What is expected: Which lines contain the string "rigid"? Please list every one of them.

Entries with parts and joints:

▼

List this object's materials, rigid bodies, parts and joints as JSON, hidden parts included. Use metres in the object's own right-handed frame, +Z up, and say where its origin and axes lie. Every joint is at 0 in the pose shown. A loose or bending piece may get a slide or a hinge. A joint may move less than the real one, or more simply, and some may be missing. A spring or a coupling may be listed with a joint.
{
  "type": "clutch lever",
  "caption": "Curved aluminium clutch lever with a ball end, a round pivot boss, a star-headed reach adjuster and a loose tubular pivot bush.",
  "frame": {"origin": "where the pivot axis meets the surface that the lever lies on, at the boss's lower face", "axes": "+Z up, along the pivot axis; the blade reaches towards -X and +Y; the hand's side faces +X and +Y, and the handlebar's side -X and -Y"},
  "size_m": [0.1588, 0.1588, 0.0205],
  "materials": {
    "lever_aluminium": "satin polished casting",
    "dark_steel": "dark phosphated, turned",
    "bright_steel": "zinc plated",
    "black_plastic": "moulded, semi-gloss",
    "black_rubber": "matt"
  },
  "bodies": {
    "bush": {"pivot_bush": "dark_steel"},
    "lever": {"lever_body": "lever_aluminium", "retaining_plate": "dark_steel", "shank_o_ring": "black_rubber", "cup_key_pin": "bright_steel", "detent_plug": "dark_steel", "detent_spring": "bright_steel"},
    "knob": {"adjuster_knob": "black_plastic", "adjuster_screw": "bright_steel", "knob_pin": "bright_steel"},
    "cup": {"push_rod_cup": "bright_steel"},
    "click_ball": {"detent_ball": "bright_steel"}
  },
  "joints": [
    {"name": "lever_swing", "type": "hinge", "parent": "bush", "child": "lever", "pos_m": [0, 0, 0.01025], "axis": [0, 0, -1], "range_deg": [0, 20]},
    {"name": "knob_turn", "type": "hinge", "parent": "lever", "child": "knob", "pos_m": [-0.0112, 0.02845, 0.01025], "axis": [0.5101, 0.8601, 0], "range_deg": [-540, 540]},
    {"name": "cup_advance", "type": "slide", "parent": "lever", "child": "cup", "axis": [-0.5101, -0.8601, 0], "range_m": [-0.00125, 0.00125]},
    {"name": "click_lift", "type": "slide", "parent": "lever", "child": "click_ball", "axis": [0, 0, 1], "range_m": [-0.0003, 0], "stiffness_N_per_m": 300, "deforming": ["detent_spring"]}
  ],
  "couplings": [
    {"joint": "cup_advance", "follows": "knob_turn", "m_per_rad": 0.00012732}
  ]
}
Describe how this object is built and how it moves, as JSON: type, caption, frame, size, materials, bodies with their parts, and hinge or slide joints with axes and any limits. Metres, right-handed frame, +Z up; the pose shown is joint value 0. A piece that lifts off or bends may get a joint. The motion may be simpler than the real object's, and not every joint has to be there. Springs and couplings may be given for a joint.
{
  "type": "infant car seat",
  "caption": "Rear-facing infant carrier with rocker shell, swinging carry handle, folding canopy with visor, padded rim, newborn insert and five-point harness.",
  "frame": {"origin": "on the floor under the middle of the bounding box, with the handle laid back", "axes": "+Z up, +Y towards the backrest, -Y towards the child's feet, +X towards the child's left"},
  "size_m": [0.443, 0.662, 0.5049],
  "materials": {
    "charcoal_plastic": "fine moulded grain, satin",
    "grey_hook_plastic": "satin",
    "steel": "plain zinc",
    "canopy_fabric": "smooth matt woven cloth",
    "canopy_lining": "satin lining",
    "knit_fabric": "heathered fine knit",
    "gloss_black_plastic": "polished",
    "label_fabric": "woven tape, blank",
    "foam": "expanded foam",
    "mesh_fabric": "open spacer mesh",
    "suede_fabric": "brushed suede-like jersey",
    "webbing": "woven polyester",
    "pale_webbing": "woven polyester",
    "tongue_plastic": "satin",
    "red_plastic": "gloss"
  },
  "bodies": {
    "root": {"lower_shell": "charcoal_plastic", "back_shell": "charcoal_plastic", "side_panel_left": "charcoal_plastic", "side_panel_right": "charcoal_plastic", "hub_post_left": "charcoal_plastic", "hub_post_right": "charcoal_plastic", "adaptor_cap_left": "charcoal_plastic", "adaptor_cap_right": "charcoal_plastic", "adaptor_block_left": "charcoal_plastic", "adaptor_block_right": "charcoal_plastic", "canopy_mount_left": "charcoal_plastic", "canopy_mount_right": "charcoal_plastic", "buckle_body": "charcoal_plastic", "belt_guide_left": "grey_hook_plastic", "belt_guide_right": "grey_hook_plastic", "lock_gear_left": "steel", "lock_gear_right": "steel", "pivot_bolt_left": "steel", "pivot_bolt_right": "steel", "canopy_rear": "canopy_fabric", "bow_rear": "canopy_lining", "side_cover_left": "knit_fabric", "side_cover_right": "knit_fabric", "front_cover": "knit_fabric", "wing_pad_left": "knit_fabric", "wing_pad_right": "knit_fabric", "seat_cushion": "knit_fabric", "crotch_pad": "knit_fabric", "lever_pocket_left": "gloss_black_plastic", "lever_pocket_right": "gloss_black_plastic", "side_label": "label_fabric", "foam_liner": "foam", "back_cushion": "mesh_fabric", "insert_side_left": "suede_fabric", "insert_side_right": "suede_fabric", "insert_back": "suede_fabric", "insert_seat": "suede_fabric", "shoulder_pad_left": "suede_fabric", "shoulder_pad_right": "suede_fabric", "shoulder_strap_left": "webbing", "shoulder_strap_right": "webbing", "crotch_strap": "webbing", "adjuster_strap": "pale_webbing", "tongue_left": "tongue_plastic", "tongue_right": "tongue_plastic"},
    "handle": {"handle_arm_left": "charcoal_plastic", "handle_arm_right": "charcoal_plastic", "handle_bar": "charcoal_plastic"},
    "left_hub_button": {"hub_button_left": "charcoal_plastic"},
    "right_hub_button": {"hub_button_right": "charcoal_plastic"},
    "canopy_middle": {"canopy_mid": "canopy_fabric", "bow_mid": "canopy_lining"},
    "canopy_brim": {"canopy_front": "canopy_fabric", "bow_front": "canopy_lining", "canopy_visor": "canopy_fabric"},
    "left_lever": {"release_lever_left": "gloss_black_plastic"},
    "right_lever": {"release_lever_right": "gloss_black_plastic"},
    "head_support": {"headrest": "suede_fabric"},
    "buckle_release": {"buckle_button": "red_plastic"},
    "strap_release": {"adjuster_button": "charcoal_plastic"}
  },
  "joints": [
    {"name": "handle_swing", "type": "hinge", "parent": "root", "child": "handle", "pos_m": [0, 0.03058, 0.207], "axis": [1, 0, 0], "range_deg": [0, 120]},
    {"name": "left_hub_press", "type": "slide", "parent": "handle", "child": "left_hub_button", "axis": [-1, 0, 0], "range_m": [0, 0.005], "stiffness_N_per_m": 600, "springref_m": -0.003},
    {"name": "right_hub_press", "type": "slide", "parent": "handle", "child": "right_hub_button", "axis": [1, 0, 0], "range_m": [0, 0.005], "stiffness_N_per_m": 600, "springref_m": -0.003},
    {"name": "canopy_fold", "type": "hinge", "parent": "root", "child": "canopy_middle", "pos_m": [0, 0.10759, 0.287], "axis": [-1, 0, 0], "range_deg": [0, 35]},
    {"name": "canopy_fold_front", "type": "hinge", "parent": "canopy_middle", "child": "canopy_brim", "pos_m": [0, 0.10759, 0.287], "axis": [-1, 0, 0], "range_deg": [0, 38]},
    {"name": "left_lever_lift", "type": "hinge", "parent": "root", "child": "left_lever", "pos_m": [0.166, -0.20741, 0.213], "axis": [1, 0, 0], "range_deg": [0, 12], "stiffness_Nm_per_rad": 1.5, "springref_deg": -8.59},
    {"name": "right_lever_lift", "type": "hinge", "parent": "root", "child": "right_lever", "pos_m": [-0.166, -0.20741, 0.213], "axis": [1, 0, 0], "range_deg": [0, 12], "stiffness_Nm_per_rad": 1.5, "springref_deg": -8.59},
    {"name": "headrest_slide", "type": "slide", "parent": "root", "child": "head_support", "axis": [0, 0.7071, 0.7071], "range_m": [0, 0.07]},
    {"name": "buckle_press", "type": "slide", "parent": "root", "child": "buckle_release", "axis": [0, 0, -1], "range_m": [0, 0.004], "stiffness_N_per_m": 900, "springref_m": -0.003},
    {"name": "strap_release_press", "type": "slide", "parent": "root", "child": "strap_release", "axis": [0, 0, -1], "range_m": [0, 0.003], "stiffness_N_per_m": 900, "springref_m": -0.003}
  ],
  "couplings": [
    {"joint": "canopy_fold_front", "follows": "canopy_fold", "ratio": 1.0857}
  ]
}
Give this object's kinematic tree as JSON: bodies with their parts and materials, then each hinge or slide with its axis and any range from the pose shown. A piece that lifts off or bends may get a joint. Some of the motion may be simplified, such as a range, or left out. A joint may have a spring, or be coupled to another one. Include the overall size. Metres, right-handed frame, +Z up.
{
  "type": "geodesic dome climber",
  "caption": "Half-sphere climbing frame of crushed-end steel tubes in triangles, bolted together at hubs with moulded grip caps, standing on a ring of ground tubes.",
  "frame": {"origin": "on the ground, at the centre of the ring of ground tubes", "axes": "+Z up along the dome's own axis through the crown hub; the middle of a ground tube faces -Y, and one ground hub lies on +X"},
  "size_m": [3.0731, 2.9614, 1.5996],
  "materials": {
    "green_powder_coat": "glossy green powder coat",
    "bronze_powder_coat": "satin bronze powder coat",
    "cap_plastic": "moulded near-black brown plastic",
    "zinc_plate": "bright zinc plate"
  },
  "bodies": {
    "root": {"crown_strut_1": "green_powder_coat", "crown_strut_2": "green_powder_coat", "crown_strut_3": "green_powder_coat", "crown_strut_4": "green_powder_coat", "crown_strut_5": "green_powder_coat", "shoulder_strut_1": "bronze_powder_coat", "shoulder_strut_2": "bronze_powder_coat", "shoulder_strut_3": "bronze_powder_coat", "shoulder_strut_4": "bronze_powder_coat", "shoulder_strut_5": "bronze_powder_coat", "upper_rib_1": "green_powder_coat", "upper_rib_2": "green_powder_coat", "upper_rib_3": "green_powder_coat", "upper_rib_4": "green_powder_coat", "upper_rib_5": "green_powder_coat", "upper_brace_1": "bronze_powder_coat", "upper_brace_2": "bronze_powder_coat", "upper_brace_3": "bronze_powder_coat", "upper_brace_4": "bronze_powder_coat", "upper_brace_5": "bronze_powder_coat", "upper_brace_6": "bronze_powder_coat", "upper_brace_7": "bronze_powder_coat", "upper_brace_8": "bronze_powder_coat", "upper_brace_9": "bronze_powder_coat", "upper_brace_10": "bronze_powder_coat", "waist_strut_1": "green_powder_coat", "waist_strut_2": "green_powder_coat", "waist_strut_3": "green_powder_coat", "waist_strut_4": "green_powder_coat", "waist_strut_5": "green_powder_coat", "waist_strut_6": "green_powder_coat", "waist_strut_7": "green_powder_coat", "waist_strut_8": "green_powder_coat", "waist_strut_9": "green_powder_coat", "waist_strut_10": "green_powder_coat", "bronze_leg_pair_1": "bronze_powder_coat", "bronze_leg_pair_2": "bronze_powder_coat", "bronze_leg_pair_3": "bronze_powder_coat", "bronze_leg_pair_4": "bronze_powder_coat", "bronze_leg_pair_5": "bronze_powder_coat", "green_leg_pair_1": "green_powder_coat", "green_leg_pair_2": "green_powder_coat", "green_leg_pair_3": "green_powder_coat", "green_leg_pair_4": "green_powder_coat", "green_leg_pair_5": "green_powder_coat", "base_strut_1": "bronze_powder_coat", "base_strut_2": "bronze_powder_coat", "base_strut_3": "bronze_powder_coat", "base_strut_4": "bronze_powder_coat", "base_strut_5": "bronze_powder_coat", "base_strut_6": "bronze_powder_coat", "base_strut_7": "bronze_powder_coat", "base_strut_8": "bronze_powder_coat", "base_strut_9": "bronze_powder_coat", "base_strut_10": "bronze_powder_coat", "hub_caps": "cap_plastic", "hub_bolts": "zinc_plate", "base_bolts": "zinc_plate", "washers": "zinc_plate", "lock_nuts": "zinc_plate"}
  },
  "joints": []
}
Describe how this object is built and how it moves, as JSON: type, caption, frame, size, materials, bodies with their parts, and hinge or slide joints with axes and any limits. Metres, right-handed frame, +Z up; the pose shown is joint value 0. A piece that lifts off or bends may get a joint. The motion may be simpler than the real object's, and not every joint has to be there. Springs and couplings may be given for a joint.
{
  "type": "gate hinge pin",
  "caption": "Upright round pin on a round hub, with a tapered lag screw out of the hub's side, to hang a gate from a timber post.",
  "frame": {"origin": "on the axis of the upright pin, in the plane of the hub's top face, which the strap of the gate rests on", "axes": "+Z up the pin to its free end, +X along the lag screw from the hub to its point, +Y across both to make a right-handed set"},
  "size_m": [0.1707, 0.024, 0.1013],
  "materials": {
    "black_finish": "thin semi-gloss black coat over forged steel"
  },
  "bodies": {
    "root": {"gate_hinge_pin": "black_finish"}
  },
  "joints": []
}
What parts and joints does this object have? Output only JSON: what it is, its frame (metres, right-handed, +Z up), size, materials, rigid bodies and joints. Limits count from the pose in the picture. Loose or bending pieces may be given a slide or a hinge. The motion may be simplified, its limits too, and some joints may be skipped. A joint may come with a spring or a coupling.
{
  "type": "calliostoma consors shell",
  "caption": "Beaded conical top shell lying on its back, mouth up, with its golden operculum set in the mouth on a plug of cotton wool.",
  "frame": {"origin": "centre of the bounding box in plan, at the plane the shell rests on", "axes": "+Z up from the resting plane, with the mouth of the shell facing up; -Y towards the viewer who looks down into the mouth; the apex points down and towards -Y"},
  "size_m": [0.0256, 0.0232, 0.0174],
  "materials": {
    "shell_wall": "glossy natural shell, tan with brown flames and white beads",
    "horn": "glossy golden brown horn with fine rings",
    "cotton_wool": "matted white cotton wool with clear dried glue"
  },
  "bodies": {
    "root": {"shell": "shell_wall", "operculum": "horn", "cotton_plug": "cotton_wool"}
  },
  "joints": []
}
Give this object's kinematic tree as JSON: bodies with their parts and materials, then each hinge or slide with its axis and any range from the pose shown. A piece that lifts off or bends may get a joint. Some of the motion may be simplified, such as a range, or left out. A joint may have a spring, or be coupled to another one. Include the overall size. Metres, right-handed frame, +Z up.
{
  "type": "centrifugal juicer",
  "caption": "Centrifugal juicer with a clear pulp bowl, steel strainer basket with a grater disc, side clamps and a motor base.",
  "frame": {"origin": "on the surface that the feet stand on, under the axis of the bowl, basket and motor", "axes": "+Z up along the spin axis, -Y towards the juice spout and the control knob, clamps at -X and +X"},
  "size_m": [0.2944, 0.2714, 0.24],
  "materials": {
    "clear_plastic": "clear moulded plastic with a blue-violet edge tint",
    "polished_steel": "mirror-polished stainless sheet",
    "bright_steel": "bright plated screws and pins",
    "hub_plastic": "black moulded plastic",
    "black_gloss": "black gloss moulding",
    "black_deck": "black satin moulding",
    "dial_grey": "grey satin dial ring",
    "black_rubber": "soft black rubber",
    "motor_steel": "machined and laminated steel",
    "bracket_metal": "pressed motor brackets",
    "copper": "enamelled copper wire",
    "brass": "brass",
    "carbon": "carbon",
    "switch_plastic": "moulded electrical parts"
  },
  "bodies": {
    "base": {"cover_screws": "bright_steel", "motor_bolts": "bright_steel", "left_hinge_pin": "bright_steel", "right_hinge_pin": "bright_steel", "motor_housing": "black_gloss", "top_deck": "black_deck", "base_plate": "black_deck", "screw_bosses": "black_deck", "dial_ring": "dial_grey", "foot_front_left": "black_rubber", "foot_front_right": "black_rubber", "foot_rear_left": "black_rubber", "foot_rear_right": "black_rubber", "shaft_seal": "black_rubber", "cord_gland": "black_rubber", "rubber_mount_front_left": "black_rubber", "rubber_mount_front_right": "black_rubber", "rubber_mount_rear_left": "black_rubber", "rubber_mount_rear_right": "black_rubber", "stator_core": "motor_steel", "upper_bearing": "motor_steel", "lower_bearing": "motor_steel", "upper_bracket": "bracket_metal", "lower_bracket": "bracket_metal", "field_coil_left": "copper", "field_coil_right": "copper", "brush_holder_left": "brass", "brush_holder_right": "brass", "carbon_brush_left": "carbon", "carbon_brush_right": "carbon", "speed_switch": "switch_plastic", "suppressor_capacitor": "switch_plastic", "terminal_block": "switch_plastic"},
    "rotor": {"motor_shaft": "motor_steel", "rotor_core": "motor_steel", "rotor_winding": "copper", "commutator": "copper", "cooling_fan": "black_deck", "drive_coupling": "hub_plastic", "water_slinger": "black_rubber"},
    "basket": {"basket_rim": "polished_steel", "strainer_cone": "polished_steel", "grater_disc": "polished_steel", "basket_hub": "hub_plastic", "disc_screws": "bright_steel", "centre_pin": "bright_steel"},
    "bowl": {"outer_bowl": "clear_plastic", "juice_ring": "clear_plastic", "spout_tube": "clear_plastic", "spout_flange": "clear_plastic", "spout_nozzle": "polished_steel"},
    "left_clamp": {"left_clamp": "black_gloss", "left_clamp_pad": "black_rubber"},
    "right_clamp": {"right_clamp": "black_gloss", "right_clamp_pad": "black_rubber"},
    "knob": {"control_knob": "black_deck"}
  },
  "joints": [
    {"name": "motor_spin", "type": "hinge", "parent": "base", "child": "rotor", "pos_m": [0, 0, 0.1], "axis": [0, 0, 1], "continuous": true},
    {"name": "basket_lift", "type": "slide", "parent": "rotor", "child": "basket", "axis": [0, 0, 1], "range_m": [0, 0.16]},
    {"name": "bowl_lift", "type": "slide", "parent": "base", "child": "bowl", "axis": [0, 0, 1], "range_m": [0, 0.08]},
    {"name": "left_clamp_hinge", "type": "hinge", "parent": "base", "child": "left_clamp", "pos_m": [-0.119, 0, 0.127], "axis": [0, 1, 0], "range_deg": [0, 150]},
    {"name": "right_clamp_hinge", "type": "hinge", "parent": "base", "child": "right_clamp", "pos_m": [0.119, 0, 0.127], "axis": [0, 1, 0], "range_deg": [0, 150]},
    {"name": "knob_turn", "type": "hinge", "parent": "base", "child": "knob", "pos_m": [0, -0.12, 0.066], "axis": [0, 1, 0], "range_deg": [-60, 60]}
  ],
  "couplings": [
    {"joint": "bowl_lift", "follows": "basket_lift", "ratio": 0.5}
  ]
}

▲

In response:
List this object's materials, rigid bodies, parts and joints as JSON, hidden parts included. Use metres in the object's own right-handed frame, +Z up, and say where its origin and axes lie. Every joint is at 0 in the pose shown. A loose or bending piece may get a slide or a hinge. A joint may move less than the real one, or more simply, and some may be missing. A spring or a coupling may be listed with a joint.
What parts and joints does this object have? Output only JSON: what it is, its frame (metres, right-handed, +Z up), size, materials, rigid bodies and joints. Limits count from the pose in the picture. Loose or bending pieces may be given a slide or a hinge. The motion may be simplified, its limits too, and some joints may be skipped. A joint may come with a spring or a coupling.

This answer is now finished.